I don't know how close this breeder is to you, but you could take a look at her website.
I have a dog from her, and have had personal experience with a couple more.....so I can (in good faith) totally recommend her and her dogs.

www.justk9s.com


----------



## LARHAGE (Jul 24, 2006)

Thinschmidt German Shepherds and Lundborg Land German Shepherds have very nice dogs, I've trained with Thinschmidt and had a dog from Lundborg Land and was very happy, they breed WGSL dogs and both show .


----------



## GSDGunner (Feb 22, 2011)

I just thought I'd throw this out there for you. There is a wonderful GSD rescue in San Diego. I have a friend who volunteers there and they have some great dogs there. And on occasion puppies as well.

I know you're asking for breeders, but just figured I'd give you another option in case you might be interested in rescuing a great dog.

Welcome to Coastal German Shepherd Rescue of San Diego | Coastal German Shepherd Rescue San Diego

Here is a beautiful dog name Louie. That's my friend Art in the pictures with him.
http://www.coastalgsrsd.org/node/1633


----------



## Als (Jan 2, 2012)

Thanks for the input, called thinschmidt imports are $4500+ and I believe I saw their pups for $2000+ the website looks good, called lundborg no answer will check back later, is puppies costing this much for a good quality german shepherd, I get it that its 2012 and if thats how much they cost then so be it, I don't want to go to cheap and get hosed at the end.


----------



## Emoore (Oct 9, 2002)

Als said:


> Thanks for the input, called thinschmidt imports are $4500+ and I believe I saw their pups for $2000+ the website looks good, called lundborg no answer will check back later, is puppies costing this much for a good quality german shepherd, I get it that its 2012 and if thats how much they cost then so be it, I don't want to go to cheap and get hosed at the end.


Depends on the bloodlines.
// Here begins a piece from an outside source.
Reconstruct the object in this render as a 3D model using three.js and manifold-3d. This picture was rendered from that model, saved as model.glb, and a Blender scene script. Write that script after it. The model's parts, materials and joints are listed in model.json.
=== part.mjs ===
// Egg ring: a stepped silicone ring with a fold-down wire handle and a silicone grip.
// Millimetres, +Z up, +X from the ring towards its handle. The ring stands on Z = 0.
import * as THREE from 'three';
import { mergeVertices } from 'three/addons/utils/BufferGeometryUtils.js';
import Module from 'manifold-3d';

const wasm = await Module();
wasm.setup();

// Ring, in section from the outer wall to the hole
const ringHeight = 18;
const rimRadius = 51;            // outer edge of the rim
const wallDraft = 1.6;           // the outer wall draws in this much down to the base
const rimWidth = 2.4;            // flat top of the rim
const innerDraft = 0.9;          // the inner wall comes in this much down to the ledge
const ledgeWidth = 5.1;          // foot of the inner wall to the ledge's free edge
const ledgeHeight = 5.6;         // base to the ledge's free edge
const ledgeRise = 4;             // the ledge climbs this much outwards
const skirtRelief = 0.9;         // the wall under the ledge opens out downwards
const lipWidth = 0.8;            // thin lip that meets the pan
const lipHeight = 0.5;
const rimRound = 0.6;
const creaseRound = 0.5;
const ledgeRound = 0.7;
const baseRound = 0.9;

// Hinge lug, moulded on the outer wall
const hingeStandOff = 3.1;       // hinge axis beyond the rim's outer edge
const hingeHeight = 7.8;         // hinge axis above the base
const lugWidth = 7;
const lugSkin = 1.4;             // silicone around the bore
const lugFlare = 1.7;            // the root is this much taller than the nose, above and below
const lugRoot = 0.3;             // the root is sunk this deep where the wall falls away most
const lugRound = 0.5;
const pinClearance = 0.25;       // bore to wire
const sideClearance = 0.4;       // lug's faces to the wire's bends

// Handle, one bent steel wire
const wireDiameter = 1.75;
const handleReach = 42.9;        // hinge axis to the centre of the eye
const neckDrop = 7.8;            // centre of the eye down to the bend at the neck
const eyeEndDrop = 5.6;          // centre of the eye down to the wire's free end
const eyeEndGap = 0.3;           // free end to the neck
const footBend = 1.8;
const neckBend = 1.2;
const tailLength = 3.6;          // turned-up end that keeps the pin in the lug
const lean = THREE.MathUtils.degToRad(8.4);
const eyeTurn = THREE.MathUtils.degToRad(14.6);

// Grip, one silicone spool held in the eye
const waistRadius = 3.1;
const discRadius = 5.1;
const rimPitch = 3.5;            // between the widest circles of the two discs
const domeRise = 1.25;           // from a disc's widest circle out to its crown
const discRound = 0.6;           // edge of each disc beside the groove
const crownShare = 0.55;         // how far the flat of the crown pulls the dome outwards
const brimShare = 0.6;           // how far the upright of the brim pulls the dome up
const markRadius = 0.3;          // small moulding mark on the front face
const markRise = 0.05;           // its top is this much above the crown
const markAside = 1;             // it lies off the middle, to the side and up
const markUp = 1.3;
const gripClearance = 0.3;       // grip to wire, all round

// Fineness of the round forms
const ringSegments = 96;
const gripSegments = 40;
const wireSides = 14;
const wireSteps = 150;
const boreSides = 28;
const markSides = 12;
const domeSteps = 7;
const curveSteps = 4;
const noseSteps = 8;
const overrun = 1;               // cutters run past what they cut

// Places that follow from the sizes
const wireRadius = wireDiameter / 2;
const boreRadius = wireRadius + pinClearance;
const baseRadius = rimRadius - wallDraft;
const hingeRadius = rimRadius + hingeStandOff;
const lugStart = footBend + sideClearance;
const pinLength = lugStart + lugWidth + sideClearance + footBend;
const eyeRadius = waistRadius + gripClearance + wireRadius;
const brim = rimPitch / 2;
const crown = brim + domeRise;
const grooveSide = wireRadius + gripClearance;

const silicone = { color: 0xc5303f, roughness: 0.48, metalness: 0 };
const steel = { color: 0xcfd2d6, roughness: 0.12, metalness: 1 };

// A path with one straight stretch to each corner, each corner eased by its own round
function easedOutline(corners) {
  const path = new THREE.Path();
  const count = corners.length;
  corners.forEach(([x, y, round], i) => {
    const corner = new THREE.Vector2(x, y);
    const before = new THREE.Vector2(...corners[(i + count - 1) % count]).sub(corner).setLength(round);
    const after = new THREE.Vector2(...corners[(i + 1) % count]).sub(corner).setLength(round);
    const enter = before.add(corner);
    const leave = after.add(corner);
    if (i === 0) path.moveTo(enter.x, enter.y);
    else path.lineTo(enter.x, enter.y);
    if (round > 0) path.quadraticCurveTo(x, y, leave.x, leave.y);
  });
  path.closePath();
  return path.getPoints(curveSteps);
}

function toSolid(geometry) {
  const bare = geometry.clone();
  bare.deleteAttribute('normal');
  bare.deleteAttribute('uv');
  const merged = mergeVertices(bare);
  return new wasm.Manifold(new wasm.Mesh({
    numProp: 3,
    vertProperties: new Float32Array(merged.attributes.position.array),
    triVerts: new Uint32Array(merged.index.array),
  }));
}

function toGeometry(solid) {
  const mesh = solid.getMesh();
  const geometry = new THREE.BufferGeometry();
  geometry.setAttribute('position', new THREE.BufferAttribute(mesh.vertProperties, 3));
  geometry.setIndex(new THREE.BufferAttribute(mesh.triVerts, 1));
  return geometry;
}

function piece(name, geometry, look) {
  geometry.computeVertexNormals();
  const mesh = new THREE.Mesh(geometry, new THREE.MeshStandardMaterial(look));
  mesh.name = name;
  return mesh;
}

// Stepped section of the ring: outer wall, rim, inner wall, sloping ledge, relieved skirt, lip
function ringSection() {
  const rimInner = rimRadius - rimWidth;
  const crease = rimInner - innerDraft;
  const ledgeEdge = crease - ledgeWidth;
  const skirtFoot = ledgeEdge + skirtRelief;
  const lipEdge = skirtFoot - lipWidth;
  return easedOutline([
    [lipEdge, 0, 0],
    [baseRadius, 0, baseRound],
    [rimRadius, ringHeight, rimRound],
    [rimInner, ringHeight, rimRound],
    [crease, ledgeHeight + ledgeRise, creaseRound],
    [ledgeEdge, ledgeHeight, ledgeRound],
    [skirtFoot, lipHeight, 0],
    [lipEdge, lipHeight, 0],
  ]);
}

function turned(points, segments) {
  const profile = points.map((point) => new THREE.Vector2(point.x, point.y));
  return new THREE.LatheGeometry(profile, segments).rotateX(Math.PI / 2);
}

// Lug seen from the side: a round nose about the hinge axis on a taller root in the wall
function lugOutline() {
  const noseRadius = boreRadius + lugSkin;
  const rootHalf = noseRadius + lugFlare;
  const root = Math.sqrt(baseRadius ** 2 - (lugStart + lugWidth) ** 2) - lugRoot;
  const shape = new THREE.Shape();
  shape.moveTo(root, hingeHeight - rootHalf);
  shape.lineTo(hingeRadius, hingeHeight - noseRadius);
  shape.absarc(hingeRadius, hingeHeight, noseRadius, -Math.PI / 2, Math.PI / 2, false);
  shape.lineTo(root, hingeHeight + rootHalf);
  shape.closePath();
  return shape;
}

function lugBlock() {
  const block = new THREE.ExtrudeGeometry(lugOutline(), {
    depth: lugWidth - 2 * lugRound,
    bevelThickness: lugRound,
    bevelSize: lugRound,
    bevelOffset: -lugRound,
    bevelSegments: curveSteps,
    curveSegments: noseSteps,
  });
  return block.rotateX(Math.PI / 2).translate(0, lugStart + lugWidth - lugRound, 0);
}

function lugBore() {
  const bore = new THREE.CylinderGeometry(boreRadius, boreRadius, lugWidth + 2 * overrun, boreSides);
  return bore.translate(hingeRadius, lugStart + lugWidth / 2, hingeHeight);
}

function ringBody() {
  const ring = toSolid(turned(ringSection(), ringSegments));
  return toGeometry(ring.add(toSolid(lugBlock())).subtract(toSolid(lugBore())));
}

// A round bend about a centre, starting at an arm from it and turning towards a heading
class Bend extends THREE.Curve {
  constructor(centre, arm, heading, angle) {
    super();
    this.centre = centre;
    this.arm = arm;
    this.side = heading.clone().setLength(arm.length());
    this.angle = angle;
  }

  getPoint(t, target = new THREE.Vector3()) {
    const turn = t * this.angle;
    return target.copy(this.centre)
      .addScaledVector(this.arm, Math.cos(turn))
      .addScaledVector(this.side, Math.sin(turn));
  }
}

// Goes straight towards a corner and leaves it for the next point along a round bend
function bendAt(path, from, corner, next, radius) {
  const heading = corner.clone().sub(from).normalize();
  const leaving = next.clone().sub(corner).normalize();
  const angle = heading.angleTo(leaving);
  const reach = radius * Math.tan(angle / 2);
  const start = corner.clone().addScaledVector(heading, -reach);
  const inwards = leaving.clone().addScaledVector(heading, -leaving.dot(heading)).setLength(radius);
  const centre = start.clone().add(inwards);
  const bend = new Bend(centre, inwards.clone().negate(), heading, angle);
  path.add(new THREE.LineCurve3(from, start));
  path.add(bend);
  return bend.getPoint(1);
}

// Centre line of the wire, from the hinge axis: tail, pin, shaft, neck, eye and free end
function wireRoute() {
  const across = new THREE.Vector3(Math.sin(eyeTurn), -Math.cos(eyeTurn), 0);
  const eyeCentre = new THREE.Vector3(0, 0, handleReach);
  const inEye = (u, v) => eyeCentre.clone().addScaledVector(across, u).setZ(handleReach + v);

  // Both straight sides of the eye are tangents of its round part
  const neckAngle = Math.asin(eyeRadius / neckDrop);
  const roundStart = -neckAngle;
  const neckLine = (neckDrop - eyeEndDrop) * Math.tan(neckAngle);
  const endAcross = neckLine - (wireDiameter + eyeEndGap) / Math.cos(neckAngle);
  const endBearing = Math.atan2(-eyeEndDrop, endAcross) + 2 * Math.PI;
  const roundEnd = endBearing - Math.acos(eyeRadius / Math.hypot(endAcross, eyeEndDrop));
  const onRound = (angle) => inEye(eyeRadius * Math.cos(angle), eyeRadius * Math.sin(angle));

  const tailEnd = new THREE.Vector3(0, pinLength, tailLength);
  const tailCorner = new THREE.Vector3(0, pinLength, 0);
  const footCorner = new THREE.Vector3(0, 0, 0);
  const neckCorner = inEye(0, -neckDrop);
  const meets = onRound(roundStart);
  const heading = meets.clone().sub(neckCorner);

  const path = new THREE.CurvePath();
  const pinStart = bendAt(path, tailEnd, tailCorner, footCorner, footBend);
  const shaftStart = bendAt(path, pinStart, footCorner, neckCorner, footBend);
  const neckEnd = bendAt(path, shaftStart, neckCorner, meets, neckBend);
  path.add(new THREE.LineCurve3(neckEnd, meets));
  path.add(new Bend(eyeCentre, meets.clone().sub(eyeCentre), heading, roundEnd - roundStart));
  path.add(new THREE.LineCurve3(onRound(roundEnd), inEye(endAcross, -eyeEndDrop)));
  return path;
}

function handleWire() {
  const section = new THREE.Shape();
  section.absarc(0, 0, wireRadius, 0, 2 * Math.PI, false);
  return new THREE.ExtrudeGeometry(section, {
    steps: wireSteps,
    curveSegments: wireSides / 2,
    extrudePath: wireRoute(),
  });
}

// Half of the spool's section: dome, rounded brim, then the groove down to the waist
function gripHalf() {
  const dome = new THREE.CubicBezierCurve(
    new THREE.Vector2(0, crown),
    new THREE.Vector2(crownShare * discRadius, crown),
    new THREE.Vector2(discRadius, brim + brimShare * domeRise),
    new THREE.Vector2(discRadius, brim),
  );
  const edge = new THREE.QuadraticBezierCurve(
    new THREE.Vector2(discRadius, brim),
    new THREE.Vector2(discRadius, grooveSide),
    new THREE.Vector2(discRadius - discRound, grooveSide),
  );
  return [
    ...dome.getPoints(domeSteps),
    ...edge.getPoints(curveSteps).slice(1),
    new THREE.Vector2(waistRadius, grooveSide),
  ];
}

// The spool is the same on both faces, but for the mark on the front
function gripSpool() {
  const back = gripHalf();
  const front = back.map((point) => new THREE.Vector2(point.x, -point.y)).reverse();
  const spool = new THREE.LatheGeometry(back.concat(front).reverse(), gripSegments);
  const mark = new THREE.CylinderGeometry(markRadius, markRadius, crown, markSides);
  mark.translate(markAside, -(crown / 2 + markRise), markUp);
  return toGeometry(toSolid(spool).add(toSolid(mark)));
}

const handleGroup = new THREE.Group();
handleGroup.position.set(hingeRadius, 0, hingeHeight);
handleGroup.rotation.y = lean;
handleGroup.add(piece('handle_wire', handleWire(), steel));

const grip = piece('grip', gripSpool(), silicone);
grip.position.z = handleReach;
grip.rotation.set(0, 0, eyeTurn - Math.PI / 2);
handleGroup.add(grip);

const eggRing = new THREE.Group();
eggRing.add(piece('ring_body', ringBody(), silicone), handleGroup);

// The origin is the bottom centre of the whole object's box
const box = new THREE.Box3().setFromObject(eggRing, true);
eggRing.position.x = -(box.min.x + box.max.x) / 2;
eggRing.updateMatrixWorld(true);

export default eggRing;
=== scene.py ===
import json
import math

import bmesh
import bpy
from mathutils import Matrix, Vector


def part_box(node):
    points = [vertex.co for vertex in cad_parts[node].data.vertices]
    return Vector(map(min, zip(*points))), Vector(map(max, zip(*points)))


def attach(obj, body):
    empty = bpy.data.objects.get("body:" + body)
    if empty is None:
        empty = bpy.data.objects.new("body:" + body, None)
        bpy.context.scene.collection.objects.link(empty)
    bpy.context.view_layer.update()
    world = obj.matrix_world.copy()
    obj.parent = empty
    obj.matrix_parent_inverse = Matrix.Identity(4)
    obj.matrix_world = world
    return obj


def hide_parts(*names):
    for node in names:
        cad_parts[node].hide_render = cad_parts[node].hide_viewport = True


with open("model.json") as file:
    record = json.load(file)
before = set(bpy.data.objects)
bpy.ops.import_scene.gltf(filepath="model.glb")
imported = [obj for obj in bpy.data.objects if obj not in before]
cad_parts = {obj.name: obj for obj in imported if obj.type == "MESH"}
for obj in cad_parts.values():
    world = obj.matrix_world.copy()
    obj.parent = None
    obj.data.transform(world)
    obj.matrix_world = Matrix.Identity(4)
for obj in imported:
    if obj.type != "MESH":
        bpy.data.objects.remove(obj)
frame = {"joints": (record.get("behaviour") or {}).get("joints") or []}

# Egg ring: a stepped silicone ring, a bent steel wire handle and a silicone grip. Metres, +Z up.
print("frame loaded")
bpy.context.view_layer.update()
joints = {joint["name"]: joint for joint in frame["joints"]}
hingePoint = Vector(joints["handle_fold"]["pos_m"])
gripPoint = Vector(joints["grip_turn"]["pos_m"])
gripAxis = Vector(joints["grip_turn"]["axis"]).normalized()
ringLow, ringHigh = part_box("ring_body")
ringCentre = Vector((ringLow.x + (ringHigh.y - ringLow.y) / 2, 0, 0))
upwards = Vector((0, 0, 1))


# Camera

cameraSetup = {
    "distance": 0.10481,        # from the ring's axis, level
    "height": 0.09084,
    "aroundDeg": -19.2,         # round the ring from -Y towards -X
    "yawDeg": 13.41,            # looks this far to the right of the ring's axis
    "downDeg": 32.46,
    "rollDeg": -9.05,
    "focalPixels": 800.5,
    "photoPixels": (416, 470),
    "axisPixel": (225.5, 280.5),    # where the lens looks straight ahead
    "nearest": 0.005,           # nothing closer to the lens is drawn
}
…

The black/red showline dogs run around $2000 and up for puppies. Working lines go for $1200-$1800ish on average.


----------



## mspiker03 (Dec 7, 2006)

I have two Grunenfelds who I am happy with (she is in E. County). You could also try Bellington (I believe they are in N. County somewhere). I have met people who were happy with their Bellington dogs, although I did not know their dogs really well myself. I think Adelhertz is in N. County as well, but I have never met them or their dogs before.

ETA: I don't check this board often, so if you have any questions, please PM me.


----------